------ Task input ------

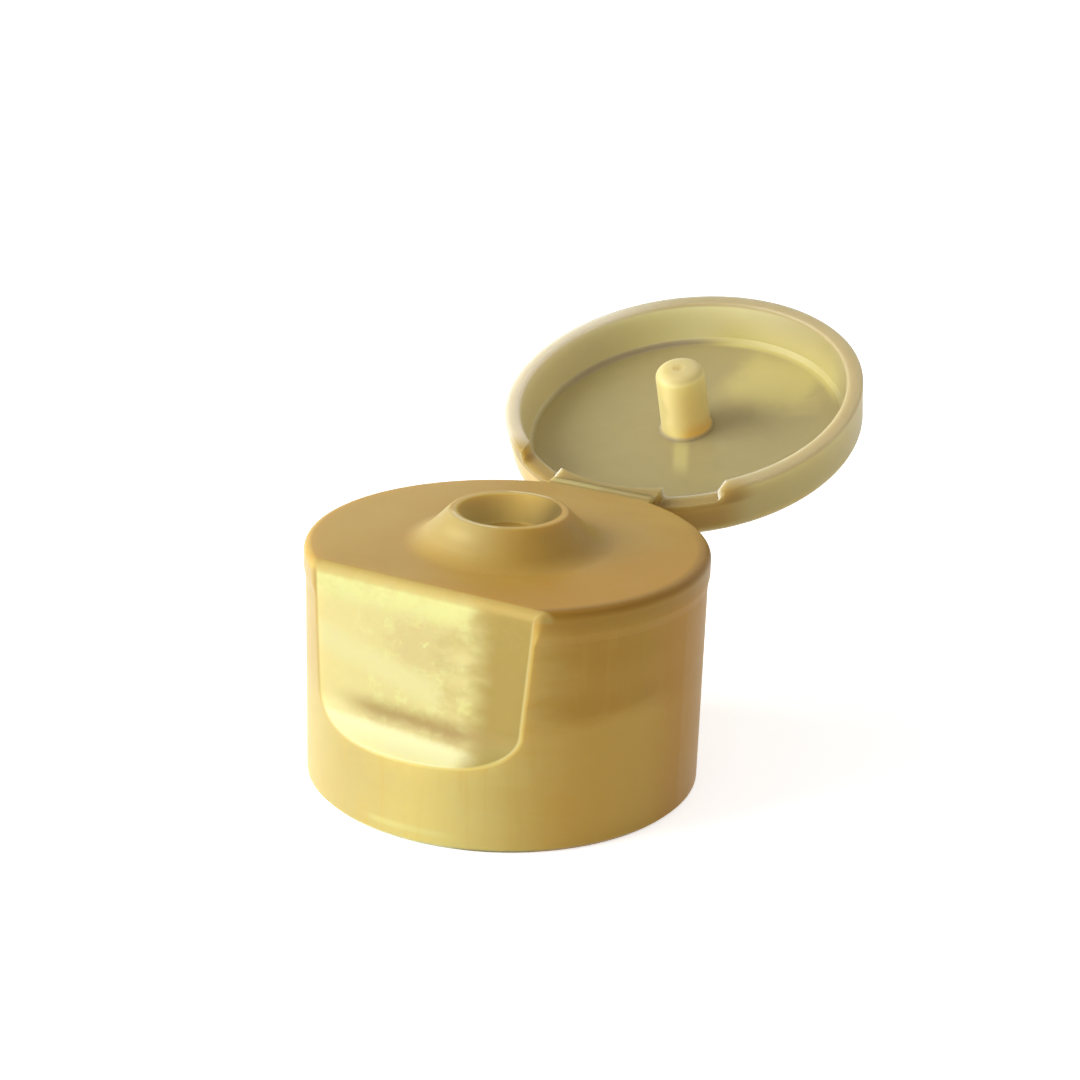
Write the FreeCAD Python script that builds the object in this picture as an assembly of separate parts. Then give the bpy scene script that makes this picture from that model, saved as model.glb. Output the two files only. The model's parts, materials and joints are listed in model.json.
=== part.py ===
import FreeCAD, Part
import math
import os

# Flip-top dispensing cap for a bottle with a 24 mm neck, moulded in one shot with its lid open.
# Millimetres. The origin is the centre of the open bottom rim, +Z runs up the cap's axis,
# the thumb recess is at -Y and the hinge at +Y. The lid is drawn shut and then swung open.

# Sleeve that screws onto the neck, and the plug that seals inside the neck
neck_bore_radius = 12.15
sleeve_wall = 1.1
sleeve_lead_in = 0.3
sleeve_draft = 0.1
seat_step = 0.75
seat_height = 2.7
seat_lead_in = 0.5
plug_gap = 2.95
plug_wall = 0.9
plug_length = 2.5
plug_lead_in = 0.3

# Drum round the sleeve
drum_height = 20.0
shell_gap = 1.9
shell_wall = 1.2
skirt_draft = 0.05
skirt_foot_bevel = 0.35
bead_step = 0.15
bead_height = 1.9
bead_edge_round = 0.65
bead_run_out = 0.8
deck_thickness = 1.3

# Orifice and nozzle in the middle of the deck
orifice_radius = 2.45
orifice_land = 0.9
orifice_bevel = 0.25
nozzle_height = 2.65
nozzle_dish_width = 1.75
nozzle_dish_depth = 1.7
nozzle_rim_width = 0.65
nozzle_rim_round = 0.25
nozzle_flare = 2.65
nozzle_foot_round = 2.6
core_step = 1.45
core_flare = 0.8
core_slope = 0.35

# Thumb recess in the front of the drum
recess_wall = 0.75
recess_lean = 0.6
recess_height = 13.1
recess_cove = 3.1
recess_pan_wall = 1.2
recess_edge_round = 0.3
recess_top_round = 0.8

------
------ Task input ------

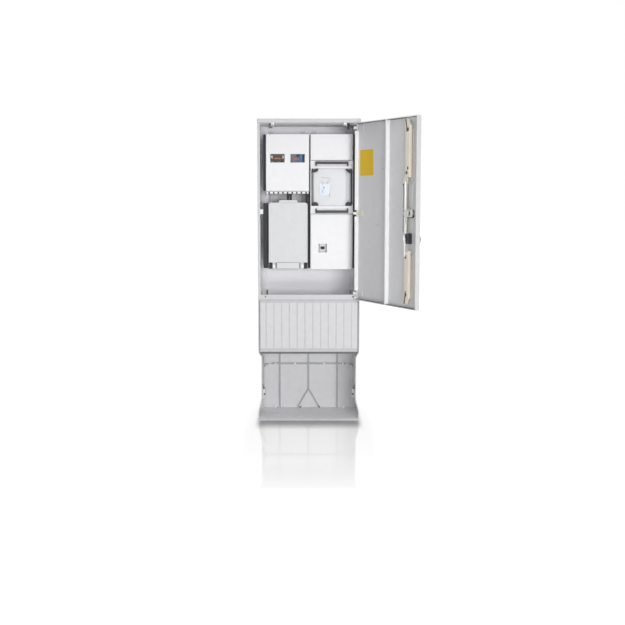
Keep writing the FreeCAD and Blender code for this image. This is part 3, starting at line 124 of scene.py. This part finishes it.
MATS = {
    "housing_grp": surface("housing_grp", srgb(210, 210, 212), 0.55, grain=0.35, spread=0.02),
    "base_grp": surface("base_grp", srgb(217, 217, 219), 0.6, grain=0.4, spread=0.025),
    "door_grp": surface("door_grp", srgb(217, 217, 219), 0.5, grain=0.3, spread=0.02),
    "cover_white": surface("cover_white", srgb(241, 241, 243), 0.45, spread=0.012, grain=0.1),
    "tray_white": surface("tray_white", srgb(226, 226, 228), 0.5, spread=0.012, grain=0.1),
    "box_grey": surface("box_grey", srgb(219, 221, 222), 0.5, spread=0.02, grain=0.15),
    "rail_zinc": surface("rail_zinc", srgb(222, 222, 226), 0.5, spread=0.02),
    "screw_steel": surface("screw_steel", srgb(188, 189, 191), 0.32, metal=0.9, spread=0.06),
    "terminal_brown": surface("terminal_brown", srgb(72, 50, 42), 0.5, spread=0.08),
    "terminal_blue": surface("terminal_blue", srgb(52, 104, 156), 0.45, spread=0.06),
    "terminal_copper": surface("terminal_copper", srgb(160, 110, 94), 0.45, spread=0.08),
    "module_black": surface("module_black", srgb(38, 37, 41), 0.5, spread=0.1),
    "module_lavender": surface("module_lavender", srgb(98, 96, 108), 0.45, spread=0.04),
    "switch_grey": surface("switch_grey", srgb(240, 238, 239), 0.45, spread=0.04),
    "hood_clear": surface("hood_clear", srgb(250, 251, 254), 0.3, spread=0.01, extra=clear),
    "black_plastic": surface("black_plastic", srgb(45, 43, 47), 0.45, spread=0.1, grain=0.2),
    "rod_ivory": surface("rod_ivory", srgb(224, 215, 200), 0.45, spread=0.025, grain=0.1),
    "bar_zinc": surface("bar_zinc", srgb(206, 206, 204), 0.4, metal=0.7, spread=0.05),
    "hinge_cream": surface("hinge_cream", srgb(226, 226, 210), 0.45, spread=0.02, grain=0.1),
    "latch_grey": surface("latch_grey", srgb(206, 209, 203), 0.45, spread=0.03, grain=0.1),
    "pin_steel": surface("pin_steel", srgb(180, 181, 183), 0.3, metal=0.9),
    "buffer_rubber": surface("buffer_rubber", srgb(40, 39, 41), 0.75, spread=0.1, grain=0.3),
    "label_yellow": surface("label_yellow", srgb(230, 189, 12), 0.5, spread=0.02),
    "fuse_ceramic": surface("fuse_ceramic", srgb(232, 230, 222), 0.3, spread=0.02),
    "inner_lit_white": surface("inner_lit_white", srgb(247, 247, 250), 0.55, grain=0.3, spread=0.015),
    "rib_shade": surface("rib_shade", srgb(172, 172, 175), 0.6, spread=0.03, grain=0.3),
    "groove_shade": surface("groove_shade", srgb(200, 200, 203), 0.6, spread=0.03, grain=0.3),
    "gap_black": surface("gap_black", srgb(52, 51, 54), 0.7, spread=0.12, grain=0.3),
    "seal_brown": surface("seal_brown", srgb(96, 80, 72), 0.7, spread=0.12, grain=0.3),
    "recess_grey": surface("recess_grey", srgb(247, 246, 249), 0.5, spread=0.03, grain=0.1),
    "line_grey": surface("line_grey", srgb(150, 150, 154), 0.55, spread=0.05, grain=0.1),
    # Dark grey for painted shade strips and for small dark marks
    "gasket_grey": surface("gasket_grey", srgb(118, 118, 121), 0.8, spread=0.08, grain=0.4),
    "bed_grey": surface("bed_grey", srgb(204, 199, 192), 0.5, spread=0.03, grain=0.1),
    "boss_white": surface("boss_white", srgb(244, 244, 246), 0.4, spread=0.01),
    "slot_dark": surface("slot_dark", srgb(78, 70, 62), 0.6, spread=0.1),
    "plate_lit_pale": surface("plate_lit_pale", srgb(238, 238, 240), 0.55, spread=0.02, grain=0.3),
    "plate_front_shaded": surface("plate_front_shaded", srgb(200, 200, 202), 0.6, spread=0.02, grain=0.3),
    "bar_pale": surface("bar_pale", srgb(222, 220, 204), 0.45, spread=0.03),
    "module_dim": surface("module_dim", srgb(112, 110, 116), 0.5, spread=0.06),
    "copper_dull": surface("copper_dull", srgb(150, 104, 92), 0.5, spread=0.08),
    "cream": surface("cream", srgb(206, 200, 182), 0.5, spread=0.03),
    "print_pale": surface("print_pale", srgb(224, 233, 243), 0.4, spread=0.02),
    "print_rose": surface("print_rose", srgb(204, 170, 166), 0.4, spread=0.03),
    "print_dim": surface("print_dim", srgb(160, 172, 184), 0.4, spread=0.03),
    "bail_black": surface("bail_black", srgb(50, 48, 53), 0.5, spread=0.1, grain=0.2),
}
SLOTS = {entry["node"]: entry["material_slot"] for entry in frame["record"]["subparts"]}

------

What you will do: Check each line of the records for the word "this", and show the lines that contain it.

Exercise answer:
Write the FreeCAD Python script that builds the object in this picture as an assembly of separate parts. Then give the bpy scene script that makes this picture from that model, saved as model.glb. Output the two files only. The model's parts, materials and joints are listed in model.json.
Keep writing the FreeCAD and Blender code for this image. This is part 3, starting at line 124 of scene.py. This part finishes it.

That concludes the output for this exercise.